The same analysis can be done with a function $g:\mathbb R^n\to\mathbb R$. Consider a point $q=(q_1,\dots,q_n)\in\mathbb R^n$.

We have $y=g(x_1,\dots\,x_n)$ and $$dy=\frac{\partial y}{\partial x_1}(q_1,\dots,q_n)dx_1+\dots +\frac{\partial y}{\partial x_n}(q_1,\dots,q_n)dx_n=\nabla g(q_1,\dots,q_n)\cdot d\vec x=\nabla g(q_1,\dots,q_n)\begin{pmatrix}dx_1\\ \vdots\\ dx_n\end{pmatrix}$$.

The derivative is represented by the gradient which is a linear functional from the tangent space of $\mathbb R^n$ at $q=(q_1,\dots,q_n)$ to the tangent space of $\mathbb R$ at $y=g(q_1,\dots,q_n)$. Note that $dx_i$ is the change along the $x_i$ axis in $\mathbb R^n$.

Answer 2

Geometrically, this arises when you want to zoom in on either the function itself or its graph. The formulas are simplest if you assume that you want to zoom in on a neighborhood of $0$ in the domain and that $f(0) = 0$. Given a small $\delta > 0$, we magnify the ball of radius $\delta$ into a ball of radius $1$ and also magnify the value of $f$ by the same ratio. This is equivalent to magnifying the graph near $0$ by the ratio $\delta^{-1}$. The magnified function is $$ f_\delta(x) = \delta^{-1}f(\delta x). $$ If $f$ is smooth,it's clear intuitively that, as $\delta \rightarrow 0$, the graph converges to a plane through the origin. Equivalently, $f_\delta$ converges to a linear function.
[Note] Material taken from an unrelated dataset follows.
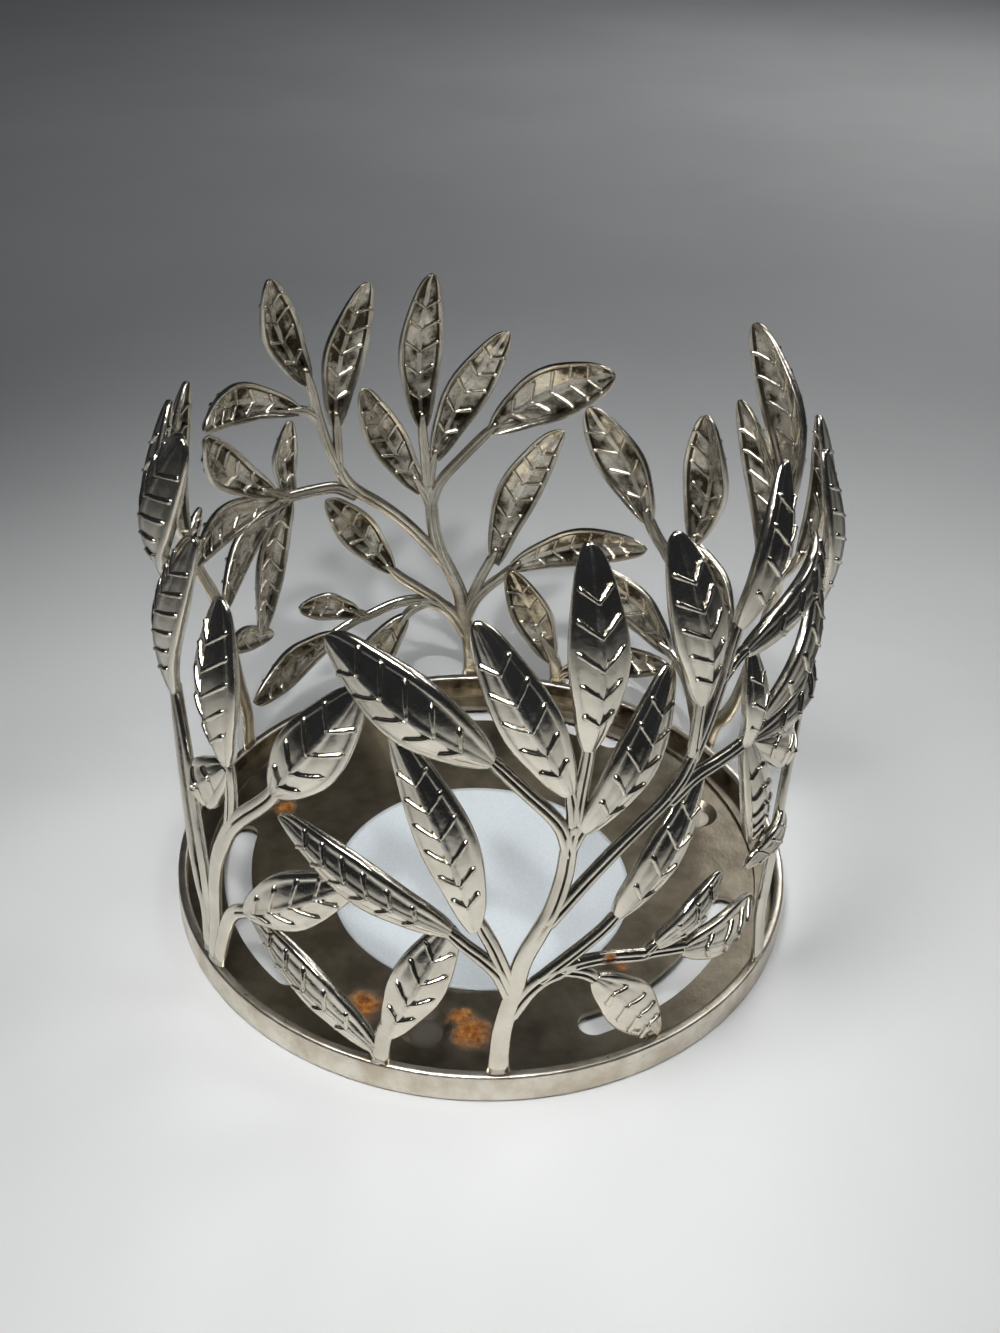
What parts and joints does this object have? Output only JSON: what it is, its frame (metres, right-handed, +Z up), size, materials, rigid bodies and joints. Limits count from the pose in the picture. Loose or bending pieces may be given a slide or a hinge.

This can be made rigorous fairly easily as follows: Given $x_0$ (assumed to be $0$ above), by the fundamental theorem of calculus, \begin{align*} f(x) - f(x_0) &= \int_{t=0}^{t=1}\frac{d}{dt}f(x_0 + t(x-x_0))\,dt\\&= (x-x_0)\cdot \int_{t=0}^{t=1} \nabla f(x_0+t(x-x_0))\,dt\\ &= x\cdot V(x). \end{align*} It follows that if $x_0 = 0$ and $f(x_0) = 0$, then \begin{align*} f_\delta(x) &= x\cdot V(\delta x). \end{align*} If we assume, for example, that $\nabla f$ is continuous at zero, then \begin{align*} \lim_{\delta\rightarrow 0} f_\delta(x) &= x\cdot (\lim_{\delta\rightarrow 0}V(\delta x))\\ &= x\cdot \nabla f(x_0), \end{align*} which is a linear function.
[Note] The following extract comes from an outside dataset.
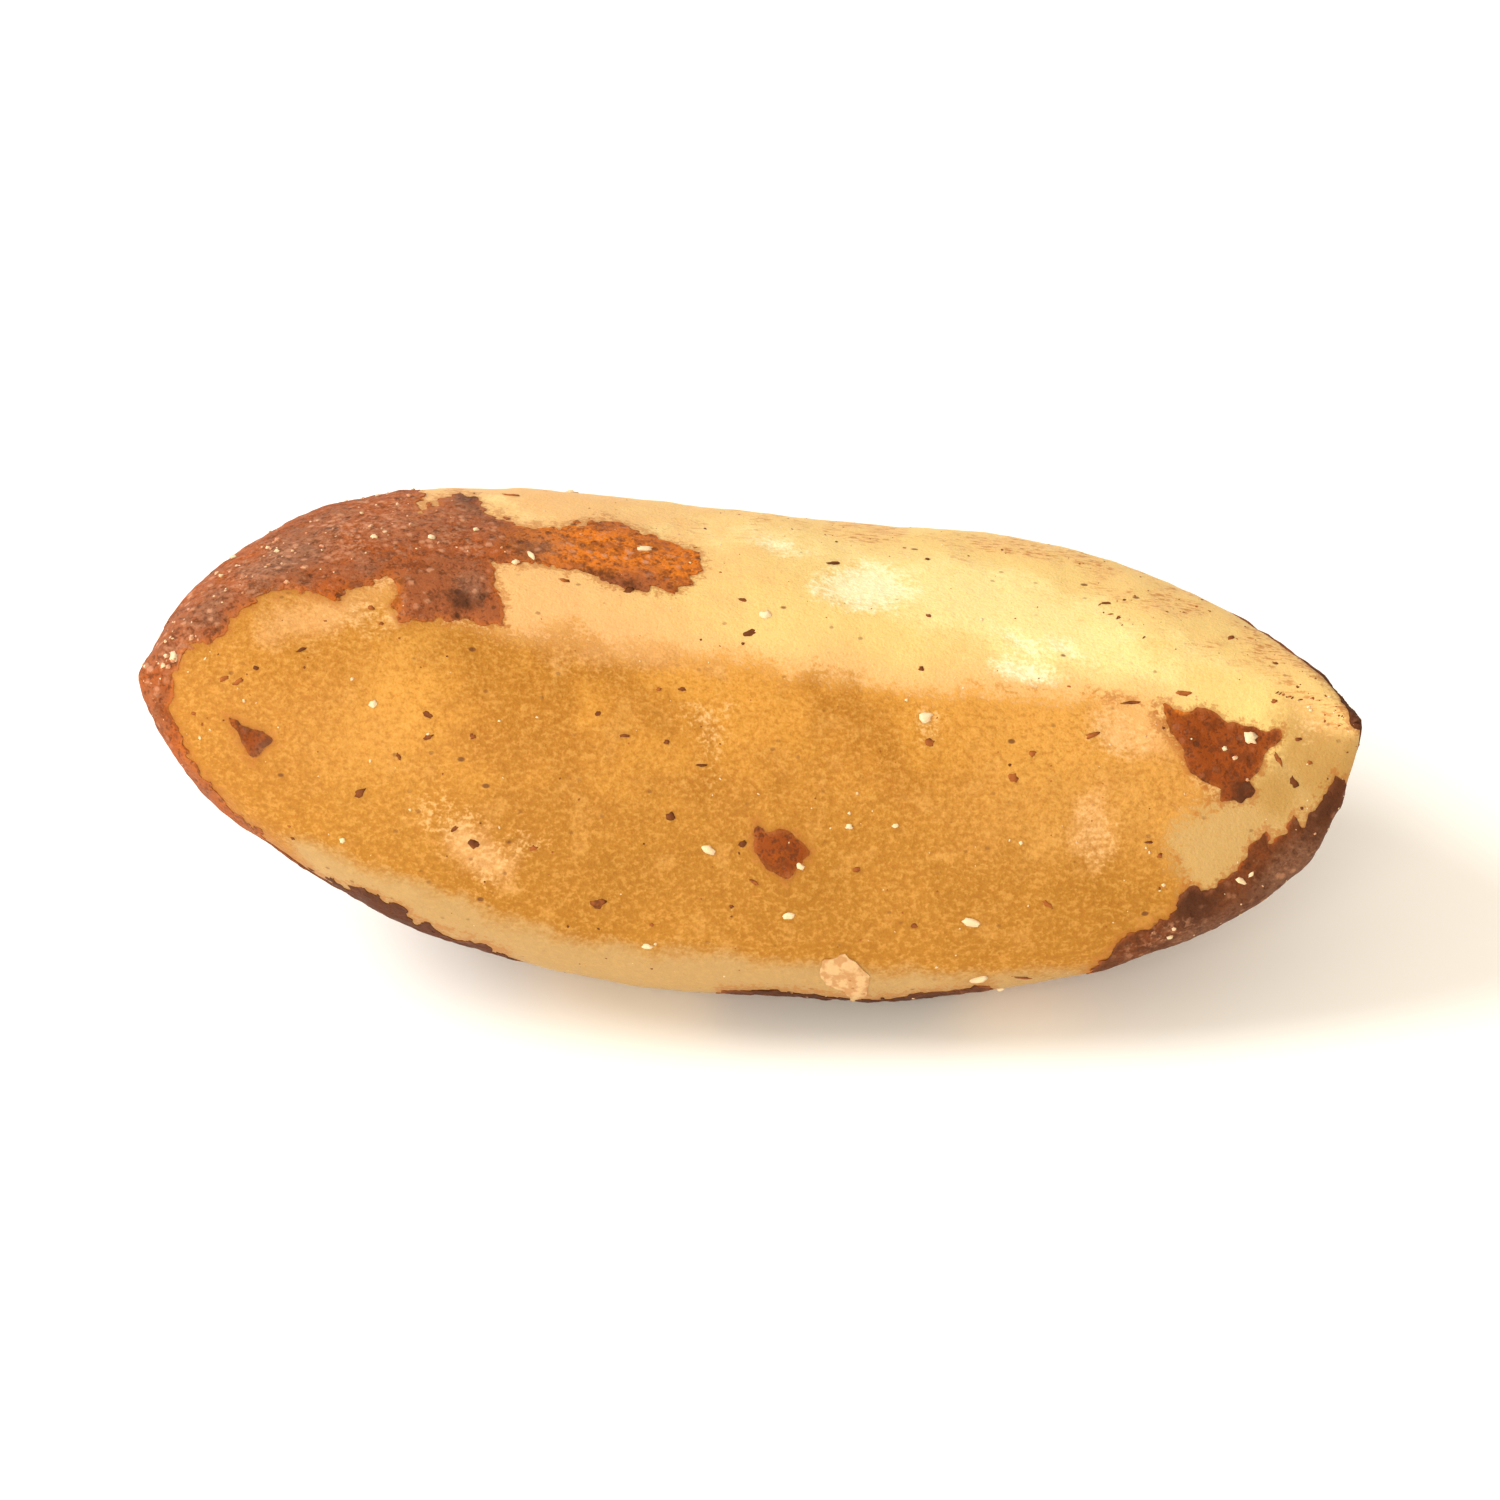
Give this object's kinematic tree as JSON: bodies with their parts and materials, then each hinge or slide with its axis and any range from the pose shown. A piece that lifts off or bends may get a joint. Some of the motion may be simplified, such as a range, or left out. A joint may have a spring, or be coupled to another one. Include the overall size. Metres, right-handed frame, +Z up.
{
  "type": "shelled brazil nut",
  "caption": "Raw Brazil nut kernel out of its shell: a blunt-tipped, three-sided wedge of pale waxy flesh with a tan inner skin and ragged remnants of brown seed skin",
  "frame": {"origin": "Under the middle of the kernel's box, on the surface that it rests on", "axes": "+X along the kernel from the left tip to the right tip, +Y from the tan near side to the far edge, +Z up from the resting surface to the inner ridge"},
  "size_m": [0.0426, 0.0182, 0.0142],
  "materials": {
    "kernel_flesh": "satin, waxy",
    "seed_skin": "matte, dry and papery"
  },
  "bodies": {
    "root": {"kernel": "kernel_flesh"}
  },
  "joints": []
}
It turns out that if we assume only that $\nabla f(0)$ exists, that $f_\delta$ does not necessarily converge to a linear function. For many purposes, especially in functional analysis, we do need the derivative of $f$ to be linear, so it is imposed as an assumption. This is particularly important if the domain of $f$ is infinite dimensional. See, for example, the Wikipedia article on the Fréchet derivative.

A natural question is whether there is a way to approximate $f$ using a quadratic equation, so that its graph becomes a parabola, hyperbola, or their higher dimensional analogues. Naively, you want to take the limit of something like $$ g_\delta(x) = \delta^{-2}f(\delta x). $$ This can be done, but you have to get rid of the linear term first. Otherwise, this function blows up as $\delta \rightarrow 0$. Geometrically, what you do is to rotate the graph until its tangent plane at the origin is horizontal. Equivalently, $\nabla f(0) = 0$. Using a similar argument as above, if the second derivatives of $f$ are continuous at $0$, then you can write $$ f(x) = x^ix^jH_{ij}(x), $$ where $H_{ij}(0) = \partial^2_{ij}f(0)$. Now, $$ \lim_{\delta\rightarrow 0} \delta^{-2}f(\delta x) = x^ix^jH_{ij}(0), $$ which is a quadratic polynomial and therefore has a graph like a parabola or hyperbola. In fact, the symmetric matrix $H_{ij}(0)$ (calculated after you rotated the graph) is a geometric invariant of the graph known as the second fundamental form.

There's even more to the story. If you don't assume that $\nabla f(0)$ exists, then the limiting function $$ \lim_{\delta\rightarrow 0} \delta^{-1}f(\delta x) $$ might still exist but its graph is not a plane. You can show that if the limit does exist, the graph will be a cone, which is called the tangent cone. The simplest example is the absolute value function or, in higher dimensions, $f(x) = |x|$. This situation is also interesting and arises in certain areas of differential geometry, such as the study of minimal hyper surfaces.